--- Start of DATA FOR THIS EXERCISE ---

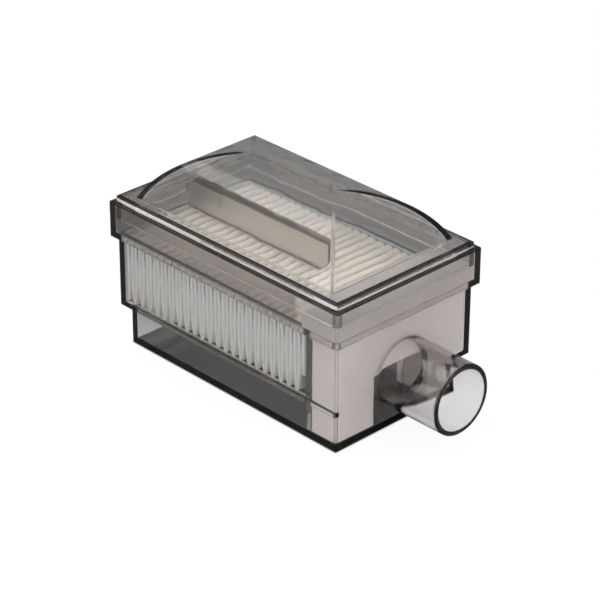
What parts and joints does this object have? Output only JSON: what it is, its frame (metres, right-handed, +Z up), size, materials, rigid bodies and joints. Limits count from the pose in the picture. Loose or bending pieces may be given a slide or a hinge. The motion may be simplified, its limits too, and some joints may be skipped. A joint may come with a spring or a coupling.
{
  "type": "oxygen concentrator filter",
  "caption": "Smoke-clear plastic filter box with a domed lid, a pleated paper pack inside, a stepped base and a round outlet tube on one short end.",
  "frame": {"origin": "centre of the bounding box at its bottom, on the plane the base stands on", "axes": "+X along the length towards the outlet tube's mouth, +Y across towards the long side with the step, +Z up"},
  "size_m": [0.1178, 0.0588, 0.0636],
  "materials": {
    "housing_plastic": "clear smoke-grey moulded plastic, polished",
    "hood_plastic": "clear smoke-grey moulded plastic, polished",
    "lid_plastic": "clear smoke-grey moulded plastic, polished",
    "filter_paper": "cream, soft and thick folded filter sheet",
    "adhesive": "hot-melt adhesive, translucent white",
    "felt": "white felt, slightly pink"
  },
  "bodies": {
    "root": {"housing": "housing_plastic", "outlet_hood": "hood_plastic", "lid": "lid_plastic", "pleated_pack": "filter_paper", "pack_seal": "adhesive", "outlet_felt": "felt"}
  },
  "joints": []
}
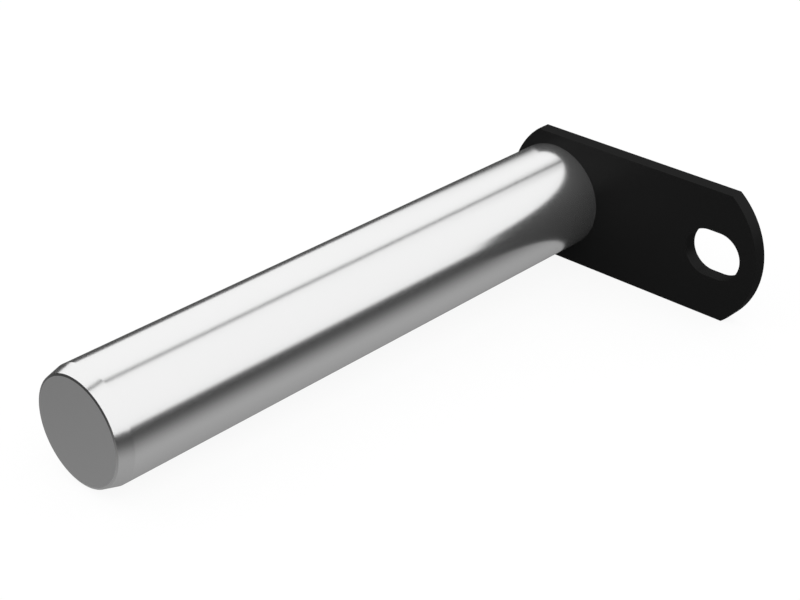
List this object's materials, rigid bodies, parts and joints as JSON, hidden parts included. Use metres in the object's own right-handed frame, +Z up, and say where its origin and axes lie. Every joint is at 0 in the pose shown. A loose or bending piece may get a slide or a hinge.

--- End of DATA FOR THIS EXERCISE ---

## YOUR OBJECTIVE
Reproduce the records above exactly.

## EXERCISE RESPONSE
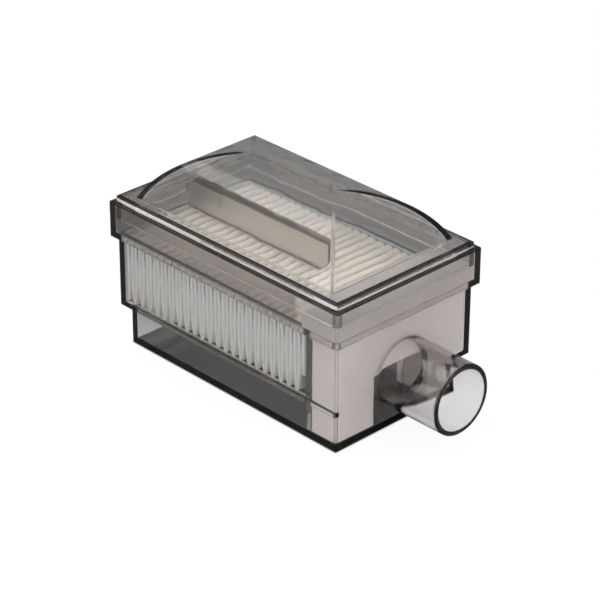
What parts and joints does this object have? Output only JSON: what it is, its frame (metres, right-handed, +Z up), size, materials, rigid bodies and joints. Limits count from the pose in the picture. Loose or bending pieces may be given a slide or a hinge. The motion may be simplified, its limits too, and some joints may be skipped. A joint may come with a spring or a coupling.
{
  "type": "oxygen concentrator filter",
  "caption": "Smoke-clear plastic filter box with a domed lid, a pleated paper pack inside, a stepped base and a round outlet tube on one short end.",
  "frame": {"origin": "centre of the bounding box at its bottom, on the plane the base stands on", "axes": "+X along the length towards the outlet tube's mouth, +Y across towards the long side with the step, +Z up"},
  "size_m": [0.1178, 0.0588, 0.0636],
  "materials": {
    "housing_plastic": "clear smoke-grey moulded plastic, polished",
    "hood_plastic": "clear smoke-grey moulded plastic, polished",
    "lid_plastic": "clear smoke-grey moulded plastic, polished",
    "filter_paper": "cream, soft and thick folded filter sheet",
    "adhesive": "hot-melt adhesive, translucent white",
    "felt": "white felt, slightly pink"
  },
  "bodies": {
    "root": {"housing": "housing_plastic", "outlet_hood": "hood_plastic", "lid": "lid_plastic", "pleated_pack": "filter_paper", "pack_seal": "adhesive", "outlet_felt": "felt"}
  },
  "joints": []
}
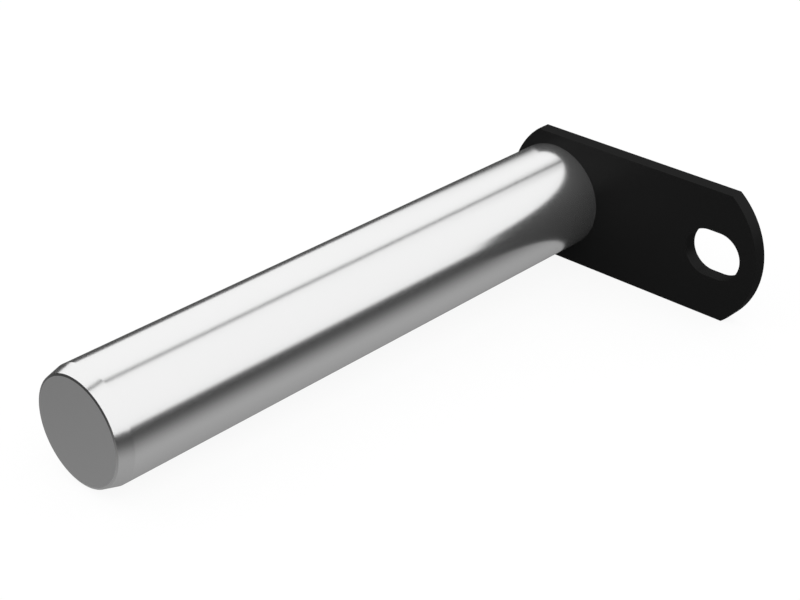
List this object's materials, rigid bodies, parts and joints as JSON, hidden parts included. Use metres in the object's own right-handed frame, +Z up, and say where its origin and axes lie. Every joint is at 0 in the pose shown. A loose or bending piece may get a slide or a hinge.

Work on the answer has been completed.